Interview: "Vom Abstrakten zum Praktischen"

Der naturwissenschaftliche Unterricht braucht eine Reform. Die finnische Bildungssexpertin Arja Kaasinen fordert mehr Praxisbezug.

Warum denken sie, dass Mathematik und Naturwissenschaften derart unbeliebt sind?
Vielleicht hängt es mit unserem Schulsystem zusammen. Oft fehlen gut organisierte und spannende Experimente. Naturwissenschaften sind Wissenschaften der Natur und des Lebens und deshalb sollten sie auch tatsächlich Erfahrungen bringen, die einen Bezug zum täglichen Leben haben. Der übliche naturwissenschaftliche Unterricht ist für die Schüler oft zu abstrakt. Und gerade dann fällt es den Schülern schwer zu verstehen, warum sie Mathematik eigentlich brauchen, oder warum sie gewisse physikalische Zusammenhänge verstehen müssen.

Kann man den naturwissenschaftlichen Unterricht näher an das tägliche Leben anlehnen?

Ich glaube, dass das sehr wohl möglich ist. Es sollte in jeder Schulstunde besprochen werden, wie der gelernte Stoff im täglichen Leben gebraucht werden kann. Das Ganze muss vom Abstrakten zum Praktischen werden.

In Österreich werden Naturwissenschaftliche und Technische Fächer kurz vor der Studienwahl beworben, ist es da nicht schon zu spät?
Es ist nie zu spät, aber natürlich wäre es besser, die Kinder schon früher zu fördern. Schon im Kindergarten sollten sie für Naturwissenschaften begeistert werden. Gerade wenn die Kinder jung sind, sind sie wahnsinnig neugierig. In den frühen Kindheitsjahren müssen wir nicht einmal viel beitragen, um die Kinder für Naturwissenschaften zu begeistern.

Warum verlieren die Kinder ihre Neugierde?

Das ist schwierig zu sagen. Vielleicht liegt es tatsächlich daran, dass wir das Fach zu theoretisch präsentieren. Die Kinder müssten das Ganze "hands on" erleben.

In Österreich ist es salonfähig schlecht in Mathe oder Naturwissenschaften zu sein.

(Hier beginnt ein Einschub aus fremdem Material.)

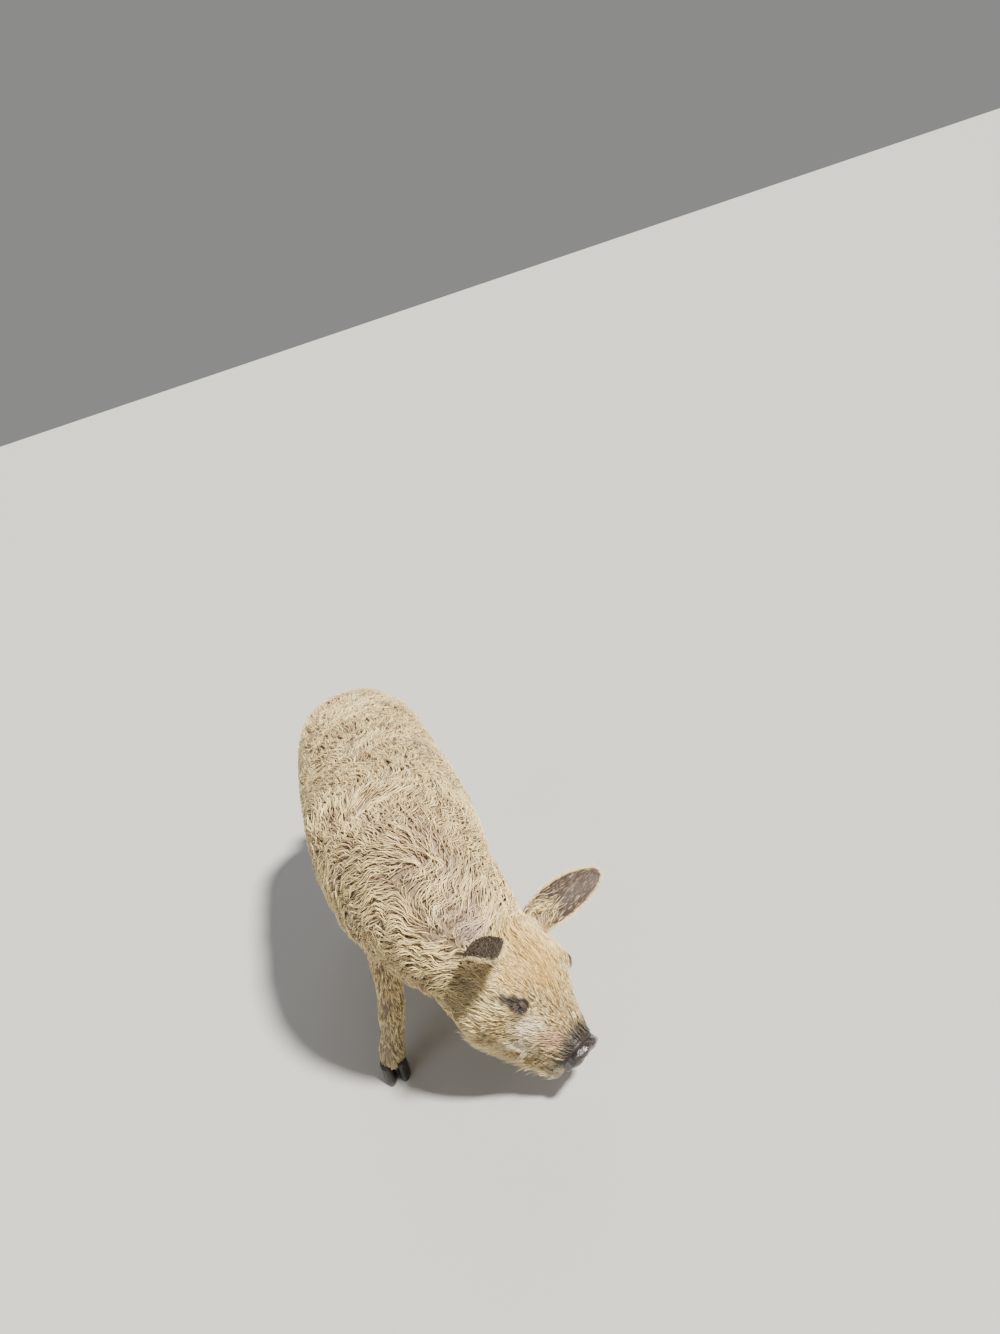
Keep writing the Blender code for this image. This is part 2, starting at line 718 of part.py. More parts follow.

Wie ist das in Finnland?
Ich glaube in Finnland ist das anders. Wir reagieren sehr schnell, wenn ein Kind Defizite in Mathematik oder Naturwissenschaften hat. Außerdem bindet unser Schulsystem die Eltern sehr stark mit ein. Die Schulen arbeiten mit den Eltern zusammen. Als Lehrer versucht man, fast täglich mit den Eltern in Kontakt zu kommen.

Wie ist es möglich, dass Eltern und Lehrer fast täglich in Kontakt sind?
Wir haben ein eigenes Internetsystem, in dem die Lehrer den Eltern e-Mails schreiben können, um ihnen mitzuteilen was in der Schule passiert. Hat ein Kind großen Aufholbedarf, dann werden die Lehrer sofort informiert. Die Lehrer können die Eltern auf diesem Weg bitten, mit ihrem Kind über gewisse Probleme zu sprechen.